• _SUPPLIED MATERIAL_

★ ★ ★ ★

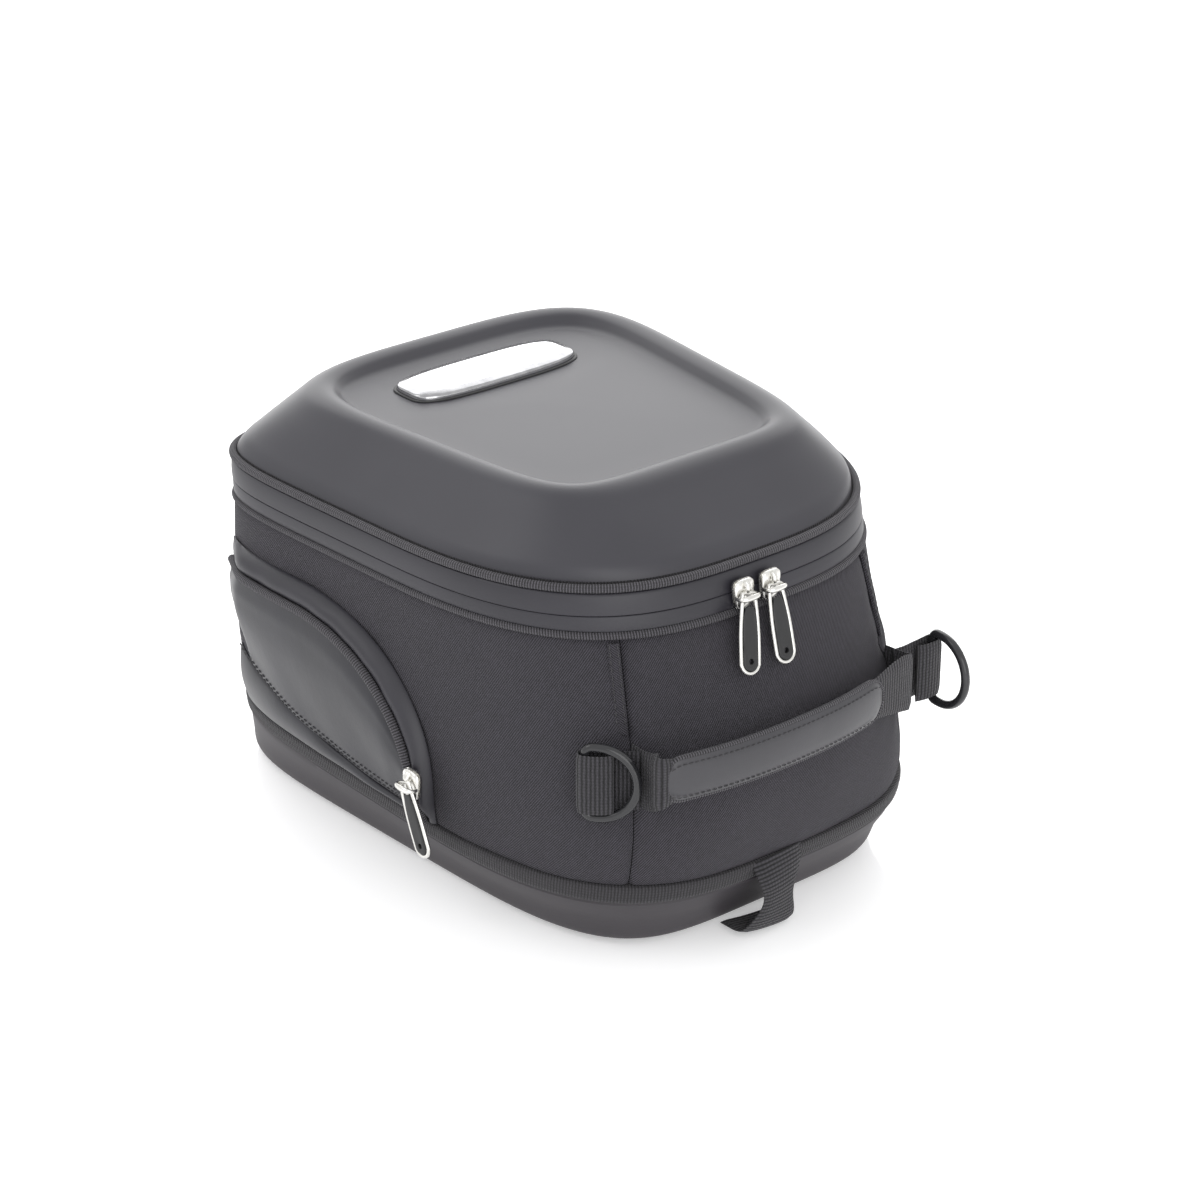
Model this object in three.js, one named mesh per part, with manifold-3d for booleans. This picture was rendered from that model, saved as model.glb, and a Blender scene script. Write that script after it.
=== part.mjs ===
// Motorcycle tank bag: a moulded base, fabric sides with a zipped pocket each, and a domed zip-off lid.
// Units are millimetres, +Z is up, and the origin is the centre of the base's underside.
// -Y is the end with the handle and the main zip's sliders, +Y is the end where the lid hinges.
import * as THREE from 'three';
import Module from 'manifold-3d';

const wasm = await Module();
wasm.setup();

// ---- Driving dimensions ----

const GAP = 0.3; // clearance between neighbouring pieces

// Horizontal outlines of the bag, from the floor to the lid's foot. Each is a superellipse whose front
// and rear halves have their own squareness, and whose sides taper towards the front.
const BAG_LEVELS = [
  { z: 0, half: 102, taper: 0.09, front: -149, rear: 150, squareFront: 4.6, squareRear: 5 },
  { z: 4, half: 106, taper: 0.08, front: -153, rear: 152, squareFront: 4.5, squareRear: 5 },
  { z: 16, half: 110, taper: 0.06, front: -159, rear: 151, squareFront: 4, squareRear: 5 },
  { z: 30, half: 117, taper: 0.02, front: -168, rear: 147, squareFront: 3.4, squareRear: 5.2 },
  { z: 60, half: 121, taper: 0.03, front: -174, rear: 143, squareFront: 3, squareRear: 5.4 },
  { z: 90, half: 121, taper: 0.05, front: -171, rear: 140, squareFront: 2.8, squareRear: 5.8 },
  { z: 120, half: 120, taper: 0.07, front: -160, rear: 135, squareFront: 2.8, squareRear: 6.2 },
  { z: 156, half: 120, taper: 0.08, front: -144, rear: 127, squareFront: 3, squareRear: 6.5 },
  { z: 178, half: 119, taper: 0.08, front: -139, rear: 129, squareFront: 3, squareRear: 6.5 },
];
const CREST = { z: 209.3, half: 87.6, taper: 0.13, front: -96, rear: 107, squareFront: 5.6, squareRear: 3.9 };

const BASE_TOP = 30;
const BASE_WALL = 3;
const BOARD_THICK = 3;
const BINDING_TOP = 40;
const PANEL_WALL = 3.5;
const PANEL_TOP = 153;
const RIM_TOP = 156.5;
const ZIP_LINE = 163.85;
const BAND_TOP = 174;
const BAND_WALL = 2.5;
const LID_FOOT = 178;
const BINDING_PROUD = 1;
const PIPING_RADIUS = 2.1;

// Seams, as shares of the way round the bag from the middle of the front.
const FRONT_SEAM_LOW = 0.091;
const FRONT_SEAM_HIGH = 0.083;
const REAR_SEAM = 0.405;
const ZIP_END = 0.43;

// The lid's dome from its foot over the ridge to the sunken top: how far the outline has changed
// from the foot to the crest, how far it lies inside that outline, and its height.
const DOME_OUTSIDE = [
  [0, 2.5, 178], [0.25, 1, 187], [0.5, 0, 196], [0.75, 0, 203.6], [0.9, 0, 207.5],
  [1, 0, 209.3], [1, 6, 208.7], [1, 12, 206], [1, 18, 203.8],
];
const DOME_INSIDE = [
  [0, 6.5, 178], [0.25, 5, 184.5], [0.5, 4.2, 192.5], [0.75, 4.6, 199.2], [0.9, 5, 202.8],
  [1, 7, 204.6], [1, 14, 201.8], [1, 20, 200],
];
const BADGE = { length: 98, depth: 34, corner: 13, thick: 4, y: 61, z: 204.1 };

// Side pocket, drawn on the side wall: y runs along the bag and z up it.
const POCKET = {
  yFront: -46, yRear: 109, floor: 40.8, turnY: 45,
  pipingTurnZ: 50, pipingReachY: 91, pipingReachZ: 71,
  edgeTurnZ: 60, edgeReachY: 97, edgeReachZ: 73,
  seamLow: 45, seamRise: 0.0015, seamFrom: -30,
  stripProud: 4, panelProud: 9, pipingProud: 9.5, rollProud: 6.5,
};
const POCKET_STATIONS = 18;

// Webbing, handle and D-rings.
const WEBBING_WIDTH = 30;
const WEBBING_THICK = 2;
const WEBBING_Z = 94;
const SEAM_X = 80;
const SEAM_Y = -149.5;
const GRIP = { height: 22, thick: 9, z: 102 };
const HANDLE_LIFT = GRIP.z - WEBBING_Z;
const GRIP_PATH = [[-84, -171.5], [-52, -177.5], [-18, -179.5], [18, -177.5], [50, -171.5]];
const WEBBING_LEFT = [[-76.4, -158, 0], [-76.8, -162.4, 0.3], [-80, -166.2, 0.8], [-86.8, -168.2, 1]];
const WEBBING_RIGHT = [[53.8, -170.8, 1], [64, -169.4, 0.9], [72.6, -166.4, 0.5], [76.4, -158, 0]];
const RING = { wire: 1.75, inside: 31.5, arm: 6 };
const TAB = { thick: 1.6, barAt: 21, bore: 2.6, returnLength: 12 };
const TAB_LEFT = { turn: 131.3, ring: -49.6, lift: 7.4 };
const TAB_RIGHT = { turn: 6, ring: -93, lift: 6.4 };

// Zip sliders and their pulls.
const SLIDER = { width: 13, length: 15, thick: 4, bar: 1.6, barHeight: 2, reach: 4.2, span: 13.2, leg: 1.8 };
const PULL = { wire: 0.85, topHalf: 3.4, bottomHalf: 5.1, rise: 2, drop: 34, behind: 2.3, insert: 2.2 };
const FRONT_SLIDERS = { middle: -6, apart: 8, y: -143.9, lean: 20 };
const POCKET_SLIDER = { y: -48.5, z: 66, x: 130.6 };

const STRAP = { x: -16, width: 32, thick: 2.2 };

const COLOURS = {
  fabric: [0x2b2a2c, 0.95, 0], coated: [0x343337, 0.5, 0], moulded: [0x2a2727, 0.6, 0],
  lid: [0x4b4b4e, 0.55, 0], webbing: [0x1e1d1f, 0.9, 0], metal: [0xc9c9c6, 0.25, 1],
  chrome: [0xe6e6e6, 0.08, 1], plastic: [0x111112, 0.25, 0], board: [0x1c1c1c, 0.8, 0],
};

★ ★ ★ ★

• _DO THIS_
Repeat, exactly and only, the lines from the beginning of the material through the line that contains "const GAP = 0.3;".

• _ANSWER TO THIS PROBLEM_
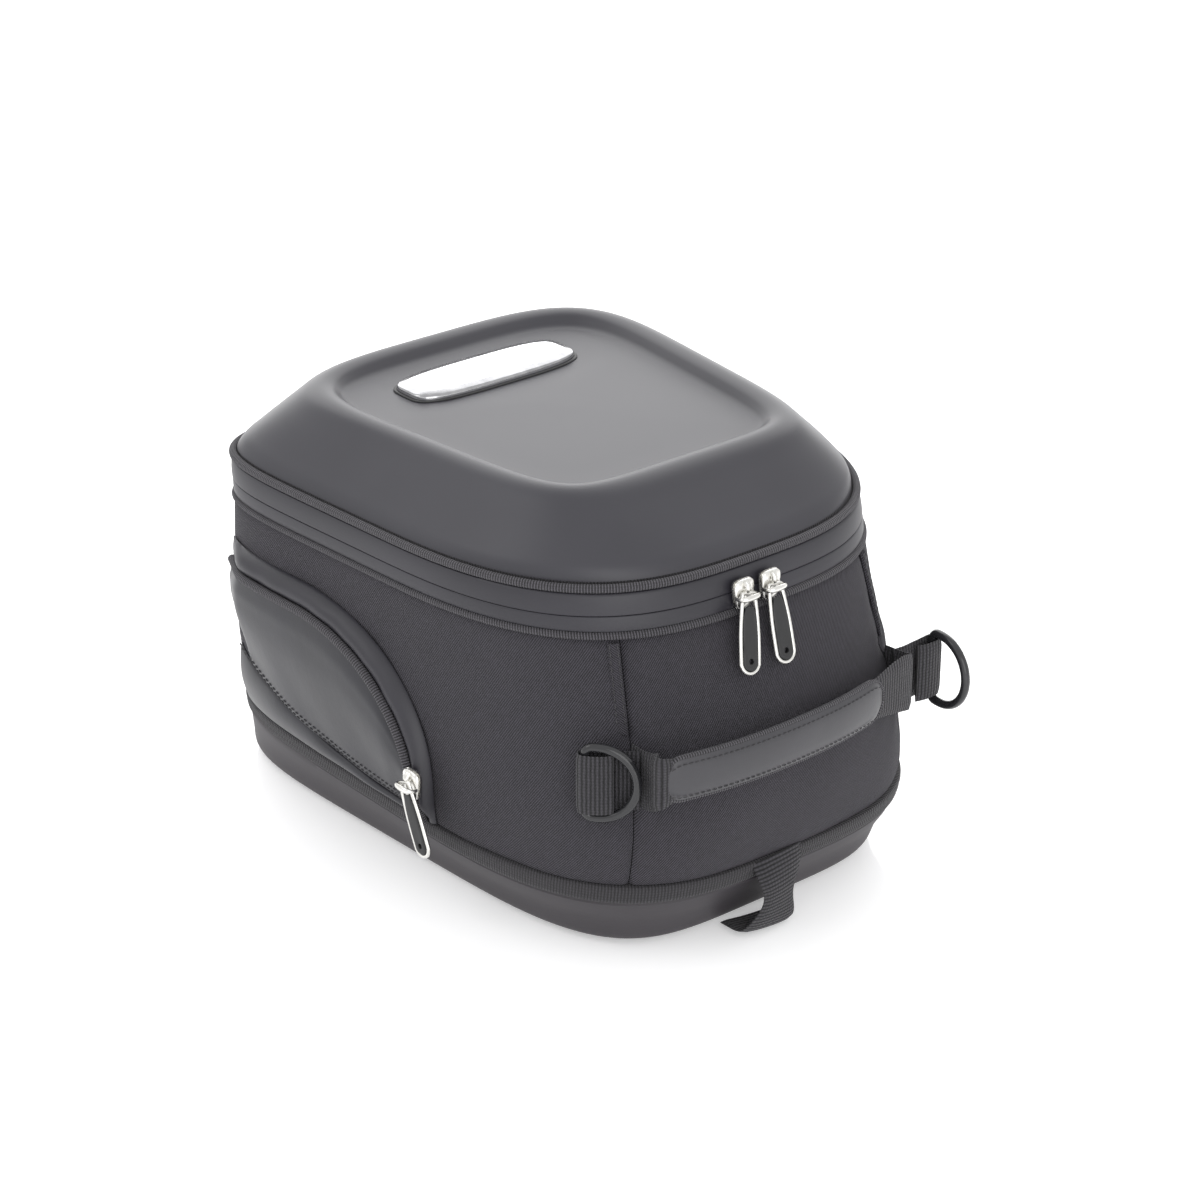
Model this object in three.js, one named mesh per part, with manifold-3d for booleans. This picture was rendered from that model, saved as model.glb, and a Blender scene script. Write that script after it.
=== part.mjs ===
// Motorcycle tank bag: a moulded base, fabric sides with a zipped pocket each, and a domed zip-off lid.
// Units are millimetres, +Z is up, and the origin is the centre of the base's underside.
// -Y is the end with the handle and the main zip's sliders, +Y is the end where the lid hinges.
import * as THREE from 'three';
import Module from 'manifold-3d';

const wasm = await Module();
wasm.setup();

// ---- Driving dimensions ----

const GAP = 0.3; // clearance between neighbouring pieces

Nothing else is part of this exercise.